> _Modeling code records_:
|---|

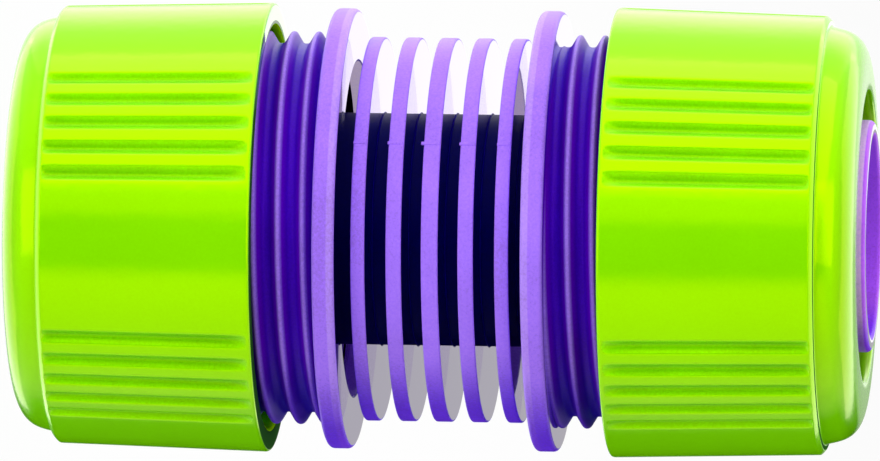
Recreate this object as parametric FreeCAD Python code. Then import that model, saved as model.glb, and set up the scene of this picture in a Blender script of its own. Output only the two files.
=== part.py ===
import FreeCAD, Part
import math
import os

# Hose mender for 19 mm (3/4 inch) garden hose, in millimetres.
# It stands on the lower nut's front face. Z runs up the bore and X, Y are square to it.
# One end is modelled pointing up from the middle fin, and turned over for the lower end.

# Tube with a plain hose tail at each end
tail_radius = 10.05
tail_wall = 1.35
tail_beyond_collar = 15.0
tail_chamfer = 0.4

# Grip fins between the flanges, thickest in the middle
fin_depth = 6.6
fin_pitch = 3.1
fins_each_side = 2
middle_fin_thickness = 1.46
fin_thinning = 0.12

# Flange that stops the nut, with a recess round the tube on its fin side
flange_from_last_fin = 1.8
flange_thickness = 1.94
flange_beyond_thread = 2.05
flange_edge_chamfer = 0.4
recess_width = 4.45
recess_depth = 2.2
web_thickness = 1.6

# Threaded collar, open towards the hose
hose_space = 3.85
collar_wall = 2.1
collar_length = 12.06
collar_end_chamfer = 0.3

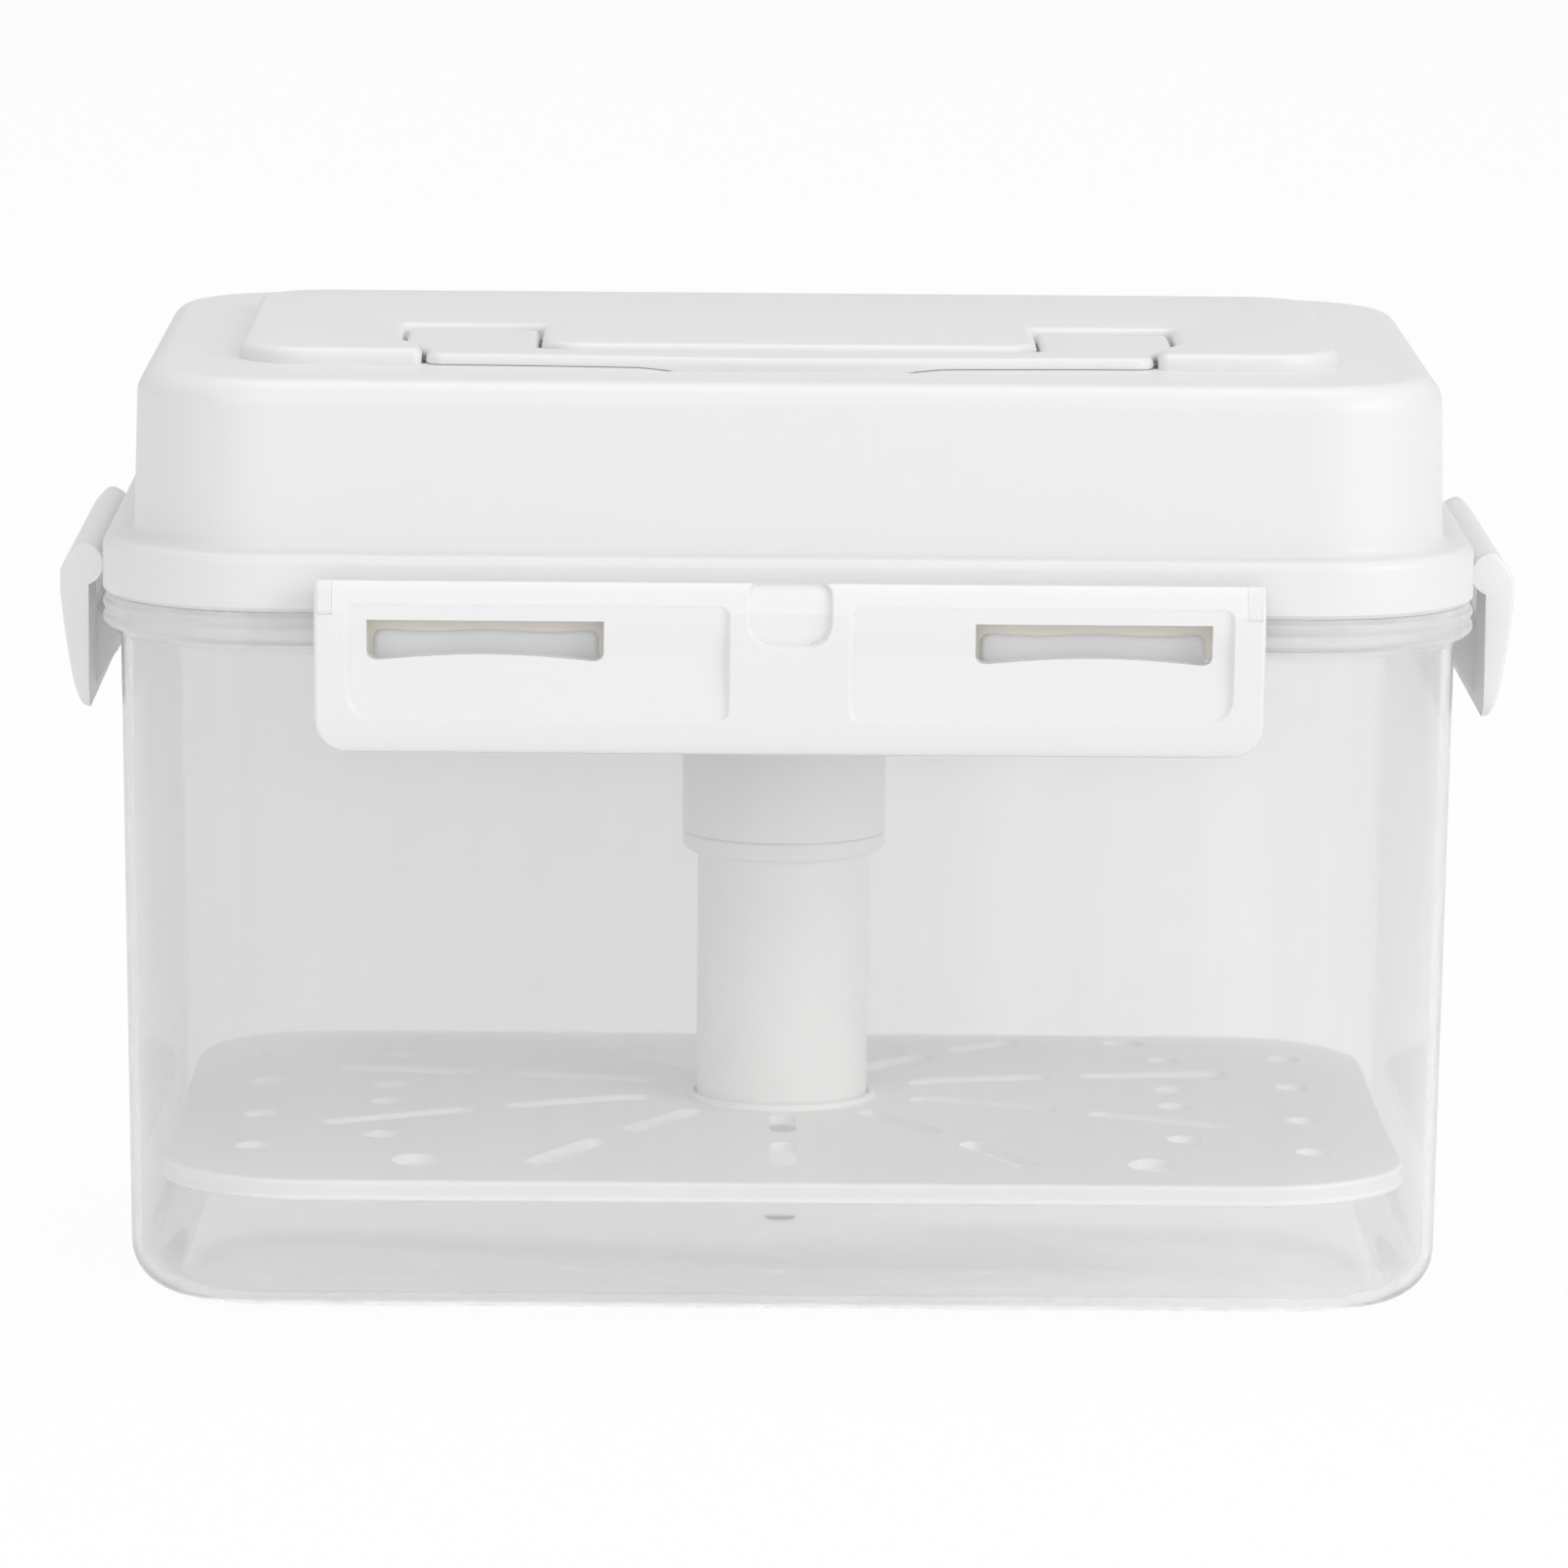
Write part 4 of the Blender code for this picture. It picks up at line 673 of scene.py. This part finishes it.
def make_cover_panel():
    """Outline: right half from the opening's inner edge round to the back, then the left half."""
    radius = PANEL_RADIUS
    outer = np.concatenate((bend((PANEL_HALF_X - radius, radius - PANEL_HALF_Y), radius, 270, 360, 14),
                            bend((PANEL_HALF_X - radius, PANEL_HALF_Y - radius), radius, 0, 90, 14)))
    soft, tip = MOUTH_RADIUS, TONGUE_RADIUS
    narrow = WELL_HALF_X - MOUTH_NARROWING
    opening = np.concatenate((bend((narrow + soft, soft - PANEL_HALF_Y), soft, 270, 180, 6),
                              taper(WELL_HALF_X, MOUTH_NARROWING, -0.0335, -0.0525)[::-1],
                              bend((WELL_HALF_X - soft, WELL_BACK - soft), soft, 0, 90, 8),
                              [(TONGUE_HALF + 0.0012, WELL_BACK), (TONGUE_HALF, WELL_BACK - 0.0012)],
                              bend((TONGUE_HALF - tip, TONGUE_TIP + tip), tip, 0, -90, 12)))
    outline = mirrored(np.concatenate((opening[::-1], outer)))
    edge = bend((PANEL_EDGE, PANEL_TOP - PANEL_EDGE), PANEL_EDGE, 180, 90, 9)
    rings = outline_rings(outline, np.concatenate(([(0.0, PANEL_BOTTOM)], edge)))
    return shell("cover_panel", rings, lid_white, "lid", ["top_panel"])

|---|

> _Task description_: Copy all of the data. Keep every word exactly as it is.

> _Result_:
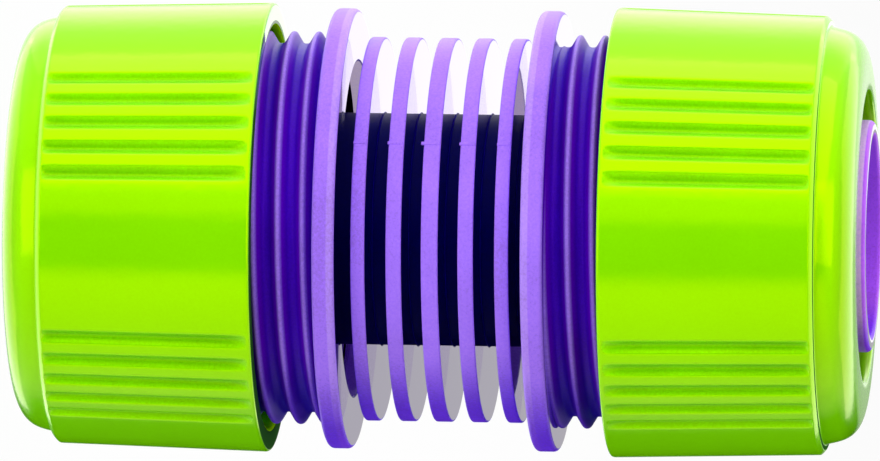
Recreate this object as parametric FreeCAD Python code. Then import that model, saved as model.glb, and set up the scene of this picture in a Blender script of its own. Output only the two files.
=== part.py ===
import FreeCAD, Part
import math
import os

# Hose mender for 19 mm (3/4 inch) garden hose, in millimetres.
# It stands on the lower nut's front face. Z runs up the bore and X, Y are square to it.
# One end is modelled pointing up from the middle fin, and turned over for the lower end.

# Tube with a plain hose tail at each end
tail_radius = 10.05
tail_wall = 1.35
tail_beyond_collar = 15.0
tail_chamfer = 0.4

# Grip fins between the flanges, thickest in the middle
fin_depth = 6.6
fin_pitch = 3.1
fins_each_side = 2
middle_fin_thickness = 1.46
fin_thinning = 0.12

# Flange that stops the nut, with a recess round the tube on its fin side
flange_from_last_fin = 1.8
flange_thickness = 1.94
flange_beyond_thread = 2.05
flange_edge_chamfer = 0.4
recess_width = 4.45
recess_depth = 2.2
web_thickness = 1.6

# Threaded collar, open towards the hose
hose_space = 3.85
collar_wall = 2.1
collar_length = 12.06
collar_end_chamfer = 0.3

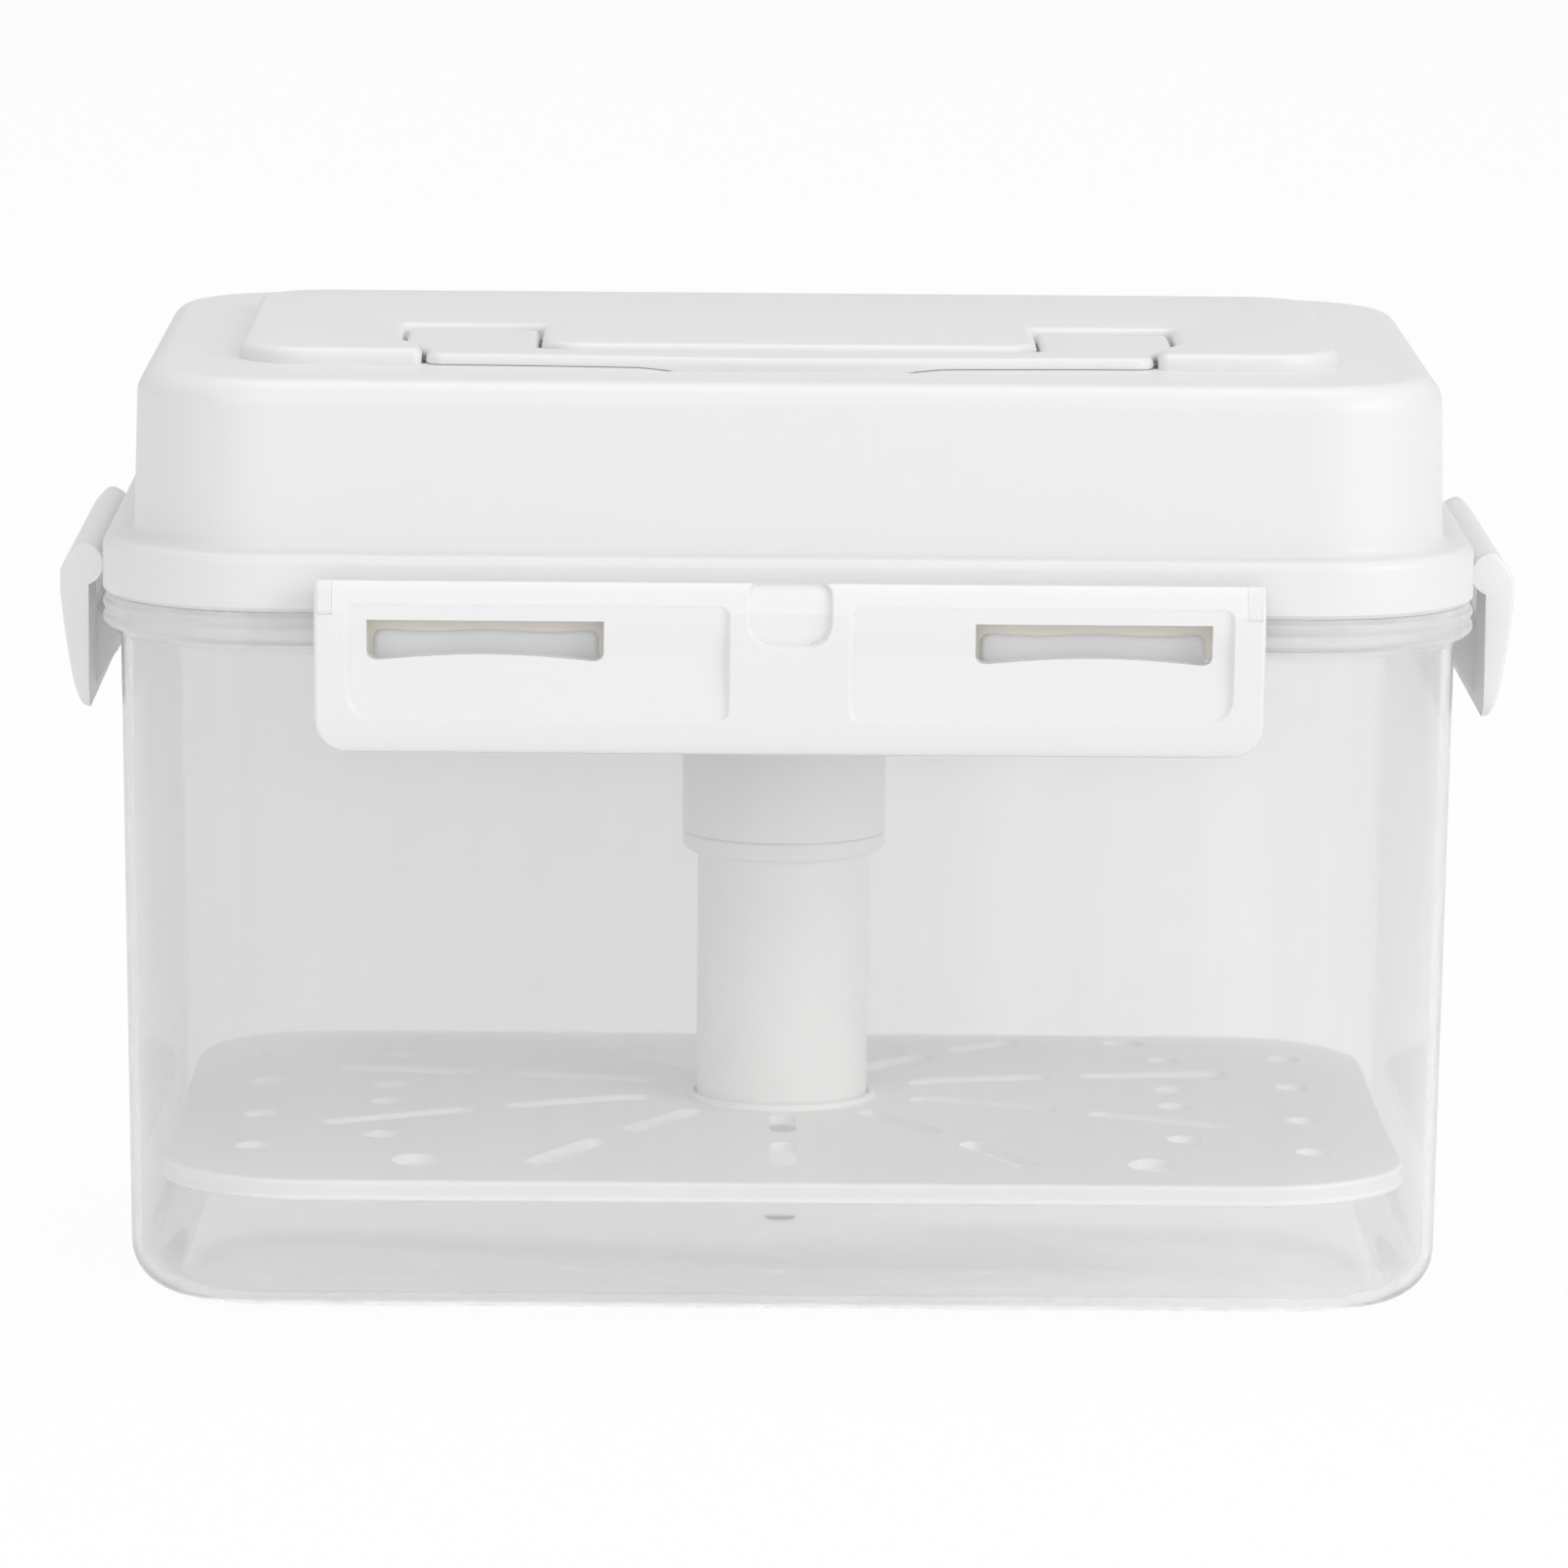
Write part 4 of the Blender code for this picture. It picks up at line 673 of scene.py. This part finishes it.
def make_cover_panel():
    """Outline: right half from the opening's inner edge round to the back, then the left half."""
    radius = PANEL_RADIUS
    outer = np.concatenate((bend((PANEL_HALF_X - radius, radius - PANEL_HALF_Y), radius, 270, 360, 14),
                            bend((PANEL_HALF_X - radius, PANEL_HALF_Y - radius), radius, 0, 90, 14)))
    soft, tip = MOUTH_RADIUS, TONGUE_RADIUS
    narrow = WELL_HALF_X - MOUTH_NARROWING
    opening = np.concatenate((bend((narrow + soft, soft - PANEL_HALF_Y), soft, 270, 180, 6),
                              taper(WELL_HALF_X, MOUTH_NARROWING, -0.0335, -0.0525)[::-1],
                              bend((WELL_HALF_X - soft, WELL_BACK - soft), soft, 0, 90, 8),
                              [(TONGUE_HALF + 0.0012, WELL_BACK), (TONGUE_HALF, WELL_BACK - 0.0012)],
                              bend((TONGUE_HALF - tip, TONGUE_TIP + tip), tip, 0, -90, 12)))
    outline = mirrored(np.concatenate((opening[::-1], outer)))
    edge = bend((PANEL_EDGE, PANEL_TOP - PANEL_EDGE), PANEL_EDGE, 180, 90, 9)
    rings = outline_rings(outline, np.concatenate(([(0.0, PANEL_BOTTOM)], edge)))
    return shell("cover_panel", rings, lid_white, "lid", ["top_panel"])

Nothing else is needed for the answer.